Autorisé à défendre jusqu’au bout sa candidature, Rabat fait désormais trembler le trio adverse. Il faut dire que les atouts marocains sont à prendre au sérieux, à commencer par son positionnement géographique stratégique, entre Europe et Afrique. A elles seules, les deux confédérations rassemblent près de 110 votants, davantage que la majorité nécessaire de 104 voix.

Infrastructures

A l'opposé du mastodonte nord-américain (Edmonton et Mexico City, deux des villes hôtes de «United 2026», étant par exemple distantes de près de 5 000 kilomètres), le Maroc offre une candidature compacte, à taille humaine, où tous les matches se joueront dans un rayon de 550 kilomètres autour de Casablanca, la capitale économique du pays. De quoi faciliter la vie aux joueurs comme aux fans.

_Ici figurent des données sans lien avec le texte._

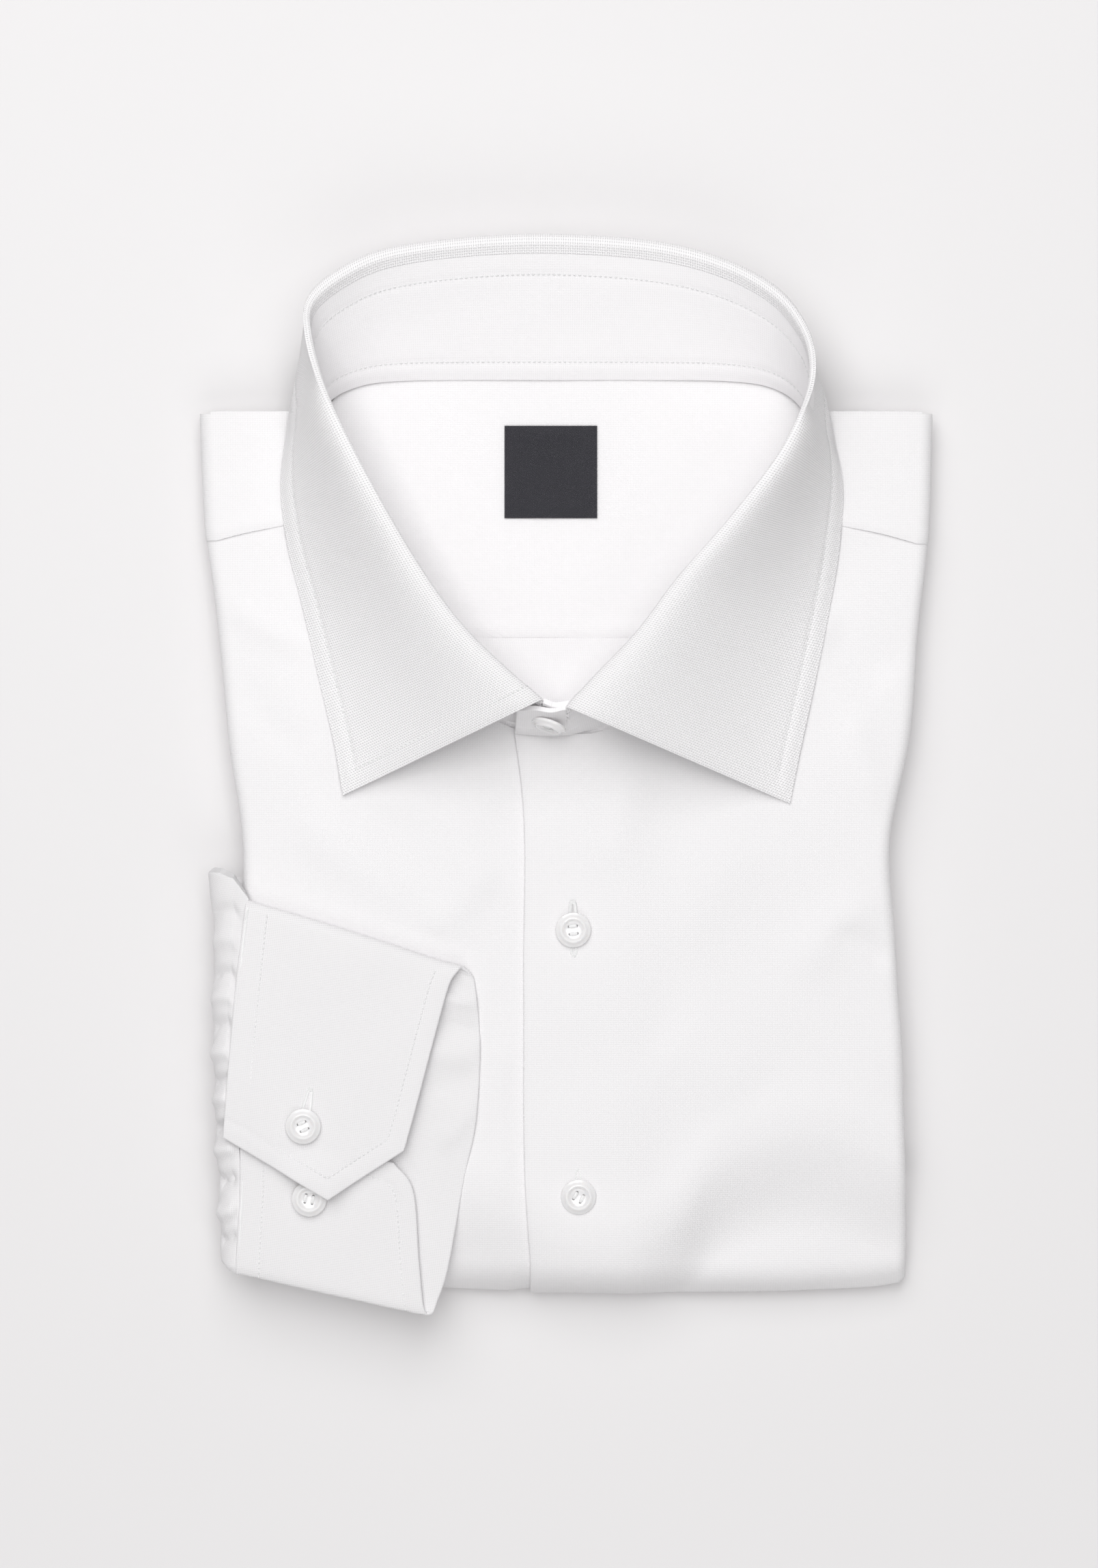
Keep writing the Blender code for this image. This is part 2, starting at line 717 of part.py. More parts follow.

Déjà candidat malheureux à quatre reprises à l’organisation de la Coupe du monde de football, le Maroc aura fort à faire sur le plan des infrastructures. Sur les douze stades prévus, cinq sont à moderniser et trois à construire. Les infrastructures hôtelières, routières, ferroviaires et aéroportuaires devront également être améliorées. Mais Rabat dispose d’autres atouts incontestables par rapport à ses rivaux : coût de la vie plus faible, monnaie et fuseau horaire uniques, vive ferveur footballistique.

Ingérence

Enfin, l’atout clé et inattendu du Maroc pourrait se nommer… Donald Trump. Certaines décisions, déclarations ou projets du président américain (restrictions sur l’octroi des visas, insultes envers les immigrés mexicains et certains pays africains et caribéens, projet de mur à la frontière mexicaine, remise en cause de l’Accord de libre-échange nord-américain avec le Canada et le Mexique, et, tout récemment, accrochage avec le Premier ministre canadien Justin Trudeau) ont écorné l’image des Etats-Unis et affaibli la candidature «unie» des trois voisins.

Dans une tribune publiée fin février, le journaliste de la chaîne sportive ESPN, Sam Borden, résumait ainsi les enjeux : «La question la plus complexe pour la candidature nord-américaine est en fait quelque chose de remarquablement simple : à ce moment précis, le monde a-t-il envie d'offrir un joli cadeau aux Etats-Unis ?»

Conscient du risque de défaite à laquelle il ne serait pas étranger, Donald Trump a publiquement menacé de représailles, notamment sur Twitter, les pays qui ne soutiendraient pas la candidature américaine. D’ordinaire prompte à dénoncer toute ingérence politique dans le football, la FIFA n’a pas réagi. Un silence jugé complice, en coulisses, par le Maroc et ses alliés.

Sans doute plus intéressé par la victoire que par le football, Donald Trump (qui, en cas de réélection, quittera la Maison Blanche en janvier 2025), s'est en tout cas activement impliqué pour la candidature au Mondial de 2026. Mardi, le New York Times a ainsi révélé que le président des Etats-Unis avait adressé trois lettres à celui de la Fifa. Dans la plus récente, début mai, il assurait Gianni Infantino que «tous les athlètes, officiels et fans de tous les pays seraient autorisés à entrer aux Etats-Unis sans discrimination». Reste à savoir si les promesses de Donald Trump, connu pour son inconstance, suffiront à convaincre une majorité de membres de la Fifa.